COMMENTARY: Middle Age

c. 2000 Religion News Service (Tom Ehrich is a writer and computer consultant, managing large-scale database implementations. An Episcopal priest, he lives in Durham, N.C.) ROTA, Spain _ Except for graffiti announcing a sighting of “El Zorro,” the sights on display during this morning’s walk along the beach in Andalusia are the human form in […]

c. 2000 Religion News Service

(Tom Ehrich is a writer and computer consultant, managing large-scale database implementations. An Episcopal priest, he lives in Durham, N.C.)

ROTA, Spain _ Except for graffiti announcing a sighting of “El Zorro,” the sights on display during this morning’s walk along the beach in Andalusia are the human form in its infinite variety.


Morning, it seems, is when older adults and families with young children make their primordial return to the sea. Later in the day, teen-agers and young adults will appear, and heads will turn.

No heads are turning now, as 5-year-olds strip for a swim and older adults parade in minimalist attire that modesty of a more self-conscious nature would discourage.

“Go for it!” I say to myself, as elderly men walk shirtless along the beach, not worried, it seems, by revealing how far years and genes have taken them. Don’t be intimidated by our thin-is-good culture, or by the motto once espoused by writer F. Scott Fitzgerald when he was 25 and a success, before Zelda and alcohol destroyed his creativity and reduced him to writing screenplays for Ginger Rogers: Youth is beauty, and beauty is youth.

I am aware, of course, that my own lithe days are past. Middle age seems to be that season when one is just a diet away from regaining the form of youth, but one also gauges the likelihood that sag will prevail and discovers that sag isn’t such a big deal after all.

Middle age is an odd season, both traumatic and peaceful at the same time. Back home, where everything is commerce and career, middle age seems defined by one’s remaining chances to attain wealth and security. But here in Spain, where business takes me, money and career seem to matter less and security comes from family, not a 401(k). The physical reality underlying age is manifest.

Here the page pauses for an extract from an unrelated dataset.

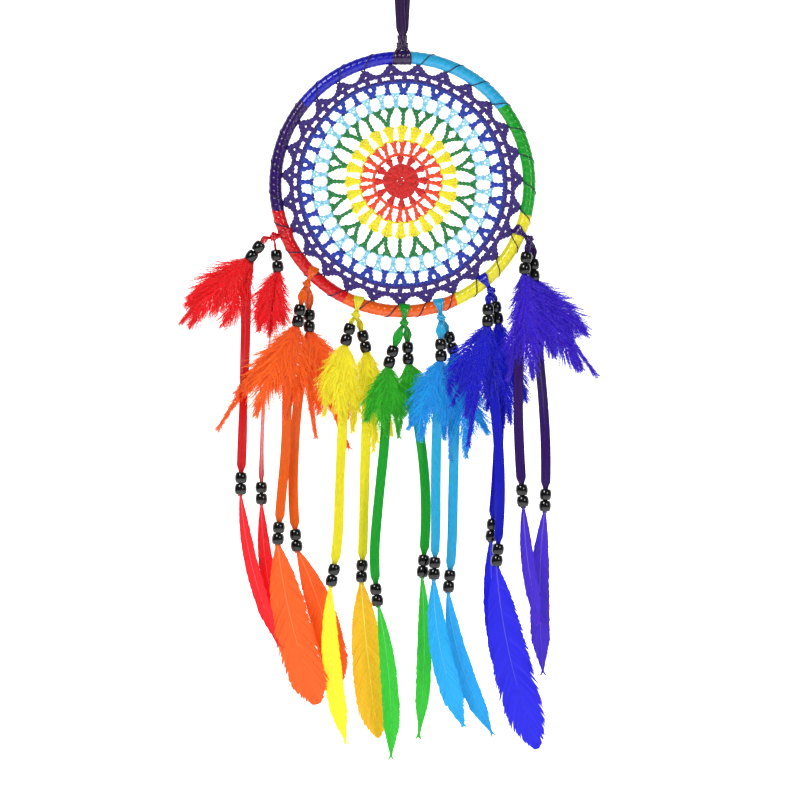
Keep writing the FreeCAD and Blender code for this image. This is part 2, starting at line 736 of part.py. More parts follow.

We start firm and grow soft. We start thin and, except for a few, grow not-thin. We can dye our hair, wear caps to cover bald spots and choose our clothing carefully, but in the end, artifice must give way to acceptance.

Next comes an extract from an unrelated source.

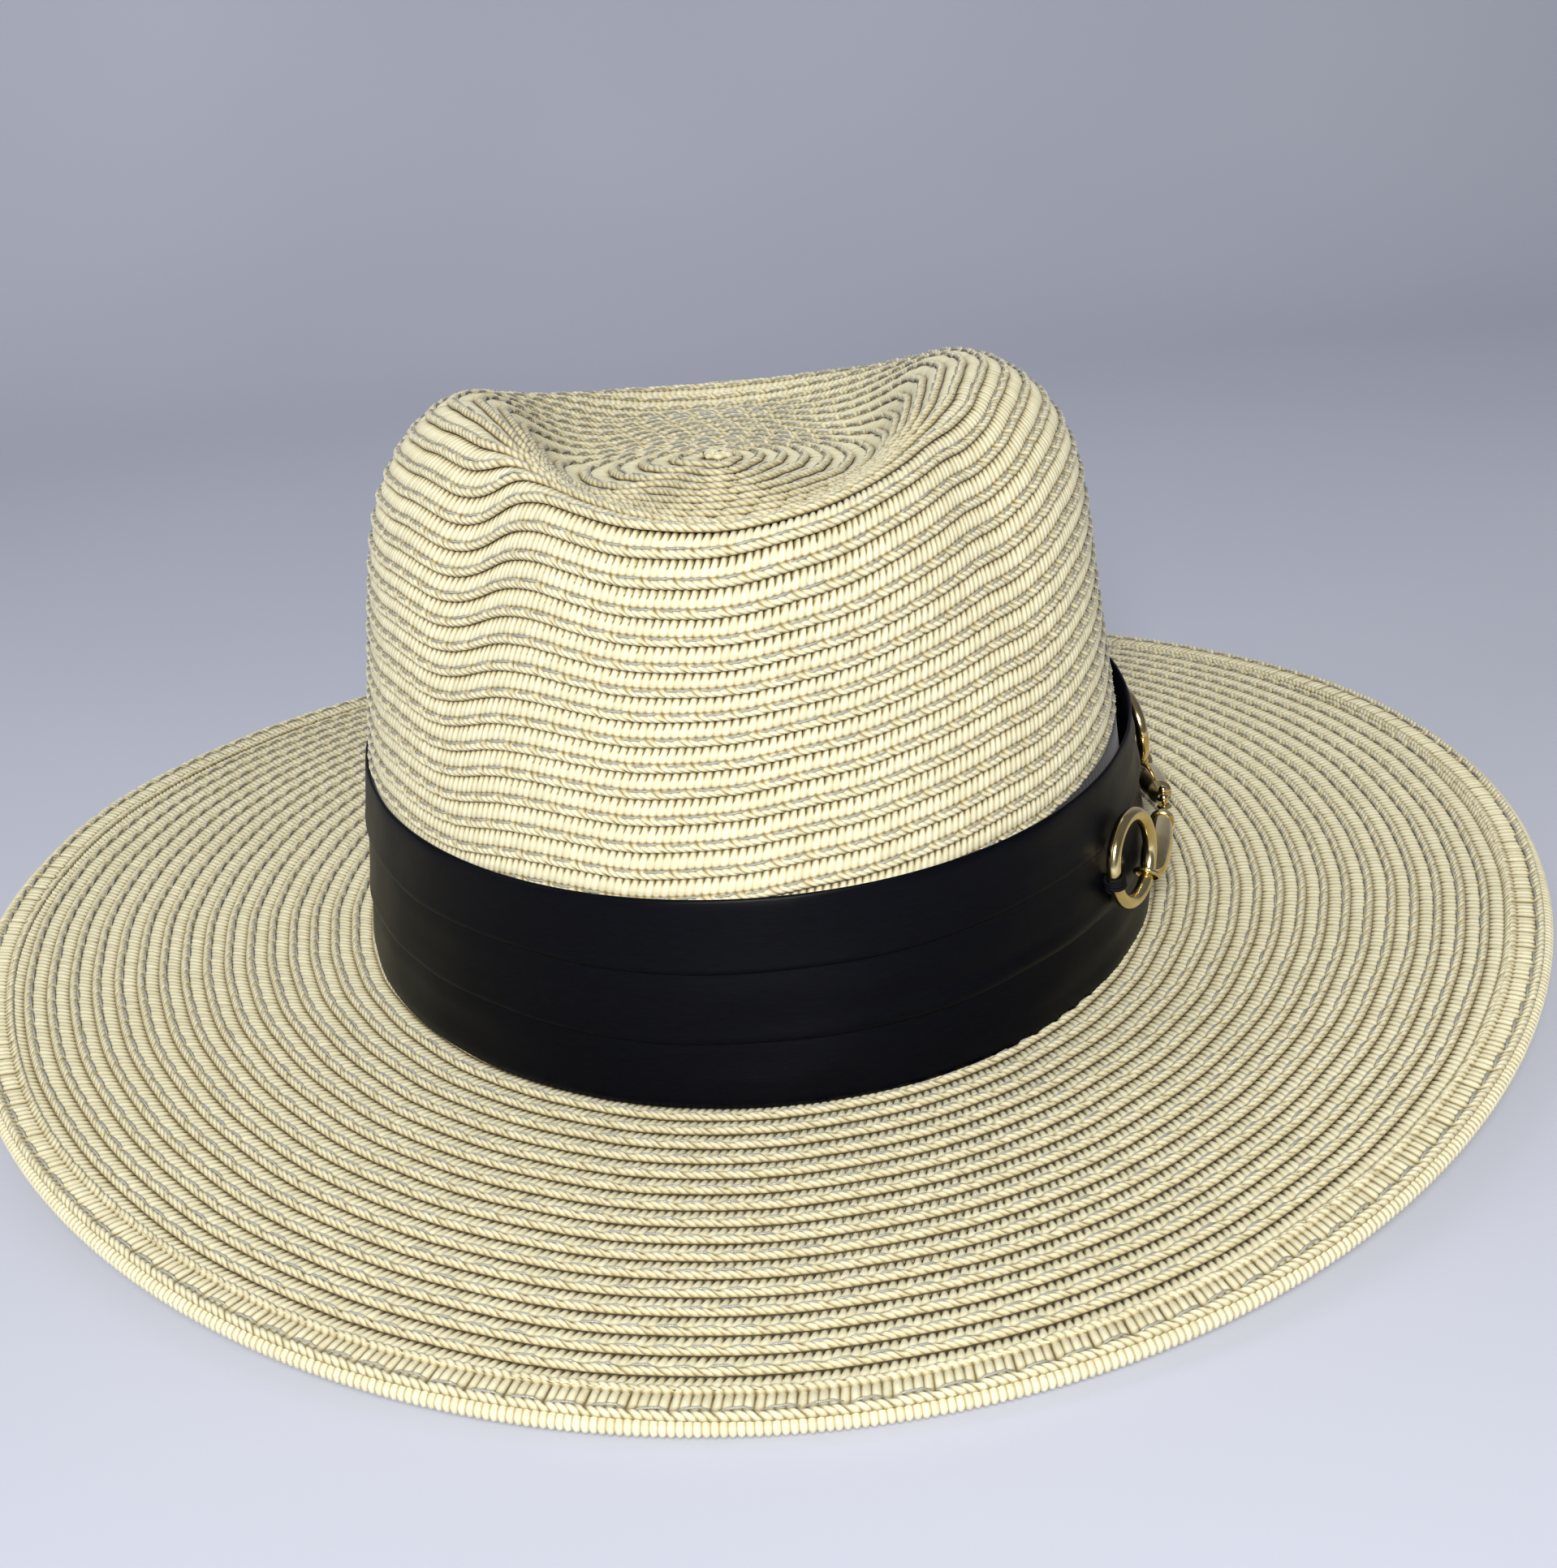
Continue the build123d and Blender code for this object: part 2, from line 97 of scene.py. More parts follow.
def crown_controls(turn):
    """Points of the crown's face from the break to the tip, for an array of directions."""
    c, s = np.cos(turn), np.sin(turn)
    front, back = np.maximum(0, -s) ** 2, np.maximum(0, s) ** 2
    side = 1 - front - back
    right_side = np.maximum(0, -c)
    low = math.sqrt(0.02)
    rise = (np.sqrt(c * c + 0.02) - low) / (math.sqrt(1.02) - low) * (1 - 0.5 * s * c * c)
    ridge = np.where(s < 0, rise, c * c)
    pinch = 4.5 * bell(turn, 232, 10) + 3.0 * bell(turn, 306, 9)
    foot = oval(HALF_WIDTH, HALF_LENGTH, turn)
    crest = oval(CREST_HALF_WIDTH, np.where(s < 0, CREST_FRONT, CREST_BACK), turn)
    crest_z = CREST_HEIGHT + CREST_SLOPE * crest * s + RIDGE_RISE * ridge
    dent = oval(33.0, np.where(s < 0, 56.0, 52.0), turn)
    top = foot - WALL_LEAN
    zero = np.zeros_like(turn)
    rings = (
        (foot, 0, zero),
        (top, 0, zero + BAND_HEIGHT),
        (
            top - 4 * side - 4 * front - 6.5 * back - 0.25 * pinch - 0.8 * right_side * side,
            0,
            (BAND_HEIGHT + crest_z) / 2,
        ),
        (
            crest + (18.9 - 2.4 * right_side) * side + 5 * front + 9.5 * back - 0.8 * pinch,
            0,
            crest_z - 11 * side - 7 * front - 7.5 * back,
        ),
        (crest, 0, crest_z),
        (crest - 8.5 * side - 9 * front - 8 * back, 1, crest_z - 4.5 * side - 2.2 * front - 2.5 * back),
        (dent, 6, DENT_HEIGHT + DENT_SLOPE * dent * s + 1),
        (0.5 * dent, 9, DENT_HEIGHT + 0.5 * DENT_SLOPE * dent * s),
        (zero, TIP_BACK, zero + DENT_HEIGHT),
    )
    return np.stack([np.stack([r * c, y + r * s, z], -1) for r, y, z in rings], 1)


def hermite(share, start, end, start_slope, end_slope, step):
    a = 2 * share**3 - 3 * share**2 + 1
    b = 3 * share**2 - 2 * share**3
    return a * start + b * end + step * (
        (share**3 - 2 * share**2 + share) * start_slope + (share**3 - share**2) * end_slope
    )


def crest_row(turn):
    """Which row of braid lies on the crest, in each direction."""
    d = np.degrees(turn) % 360
    left = 22.0 + 1.3 * (0.5 * smooth((d - 285) / 75) + 0.5 * smooth((d - 290) / 30))
    right = 26.2 - 4.2 * (0.5 * smooth((d - 180) / 72) + 0.5 * smooth((d - 222) / 24))
    return np.select(
        [d < 90, d < 180, d < 252, d < 285],
        [23.3 - 2.8 * smooth(d / 90), 20.5 + 5.7 * smooth((d - 90) / 90), right, 22.0 + 0 * d],
        left,
    )


def crown_surface(rows, turn):
    """Points of the crown's face at rows 0 (break) to 36 (tip), as rows by directions."""
    p = crown_controls(turn)
    gap = np.linalg.norm(np.diff(p, axis=1), axis=2)
    count = p.shape[1]
    system = np.zeros((len(turn), count, count))
    right_hand = np.zeros((len(turn), count, 3))
    system[:, 0, 0], system[:, 0, 1] = 2, 1
    right_hand[:, 0] = 3 * (p[:, 1] - p[:, 0]) / gap[:, 0, None]
    for i in range(1, count - 1):
        before, after = gap[:, i - 1], gap[:, i]
        system[:, i, i - 1] = 1 / before
        system[:, i, i] = 2 / before + 2 / after
        system[:, i, i + 1] = 1 / after
        right_hand[:, i] = 3 * (
            (p[:, i] - p[:, i - 1]) / before[:, None] ** 2 + (p[:, i + 1] - p[:, i]) / after[:, None] ** 2
        )
    system[:, -1, -1] = 1
    right_hand[:, -1] = np.stack([-np.cos(turn), -np.sin(turn), 0 * turn], -1)
    slope = np.linalg.solve(system, right_hand)
    fine = []
    steps = 40
    for i in range(count - 1):
        for step in range(steps):
            share = step / steps
            fine.append(
                hermite(share, p[:, i], p[:, i + 1], slope[:, i], slope[:, i + 1], gap[:, i, None])
            )
    fine.append(p[:, -1])
    fine = np.array(fine)
    length = np.cumsum(np.linalg.norm(np.diff(fine, axis=0), axis=2), axis=0)
    length = np.vstack([np.zeros(len(turn)), length])
    at_crest = length[4 * steps]
    total = length[-1]
    u_crest = crest_row(turn)
    lower = at_crest / u_crest
    h0, h1 = u_crest / 2, CROWN_ROWS - u_crest
    upper = (total - at_crest) / h1
    w0, w1 = 2 * h1 + h0, h1 + 2 * h0
    middle = (w0 + w1) / (w0 / lower + w1 / upper)
    last = np.clip(((2 * h1 + h0) * upper - h1 * lower) / (h0 + h1), 0, 3 * upper)
    out = np.zeros((len(rows), len(turn), 3))
    for k, row in enumerate(rows):
        share = (row - u_crest / 2) / h0
        near = hermite(share, at_crest / 2, at_crest, lower, middle, h0)
        far = hermite((row - u_crest) / h1, at_crest, total, middle, last, h1)
        s = np.where(row < u_crest / 2, row * lower, np.where(row < u_crest, near, far))
        for j in range(len(turn)):
            for axis in range(3):
                out[k, j, axis] = np.interp(s[j], length[:, j], fine[:, j, axis])
    return out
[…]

Acceptance is paramount. One simply is, and each season has its unique joys and sorrows. The beach doesn’t care how we look.


And yet many buy Fitzgerald’s mantra, even though it served him poorly. They lament the passing of youth, as if young and thin were all that mattered, as if expanding girth were a betrayal. Entire industries play to the bluster: “I will not look old! I will not look old!”

How sad. How much like what Jesus encountered in Nazareth, when he tried to proclaim the Gospel to his townsfolk but encountered a stone wall of “unbelief.”

A critical moment in life comes when one realizes: I cannot save myself. I cannot assert my youth, my beauty, my boundless energy against the world and thereby make sense of life. I cannot acquire enough toys to make the morning worth greeting. I cannot climb the career ladder far enough to escape the demons in myself. I cannot chase eternal youth as if a thin body and clear skin stopped time from advancing and ultimate accountability from occurring.

Then comes the realization that there has to be a savior outside oneself, a force not just powerful, but kind, merciful and compassionate, who paints the dawn no matter how meagerly we ended yesterday, who loves our souls no matter how rebellious our flesh, who sees time not as sand running out but as a fulfillment to be embraced.

Jesus tried to tell his childhood friends of such a God, to set them free from the panic of self-salvation. But they were stuck in that unbelief that sees no limit to one’s self-generated opportunities.

That, at least, is how I imagine their unbelief, perhaps because, when I see unbelief in my own world, it usually takes that form, namely, a belief in self.


The trauma of aging isn’t loss of sex appeal, for one does eventually learn that there is more to life than sex. The trauma, I think, is the discovery that one isn’t in control, that forces are at work in life which one would never have chosen to allow, and that no amount of hard work or dieting will prevail against reality.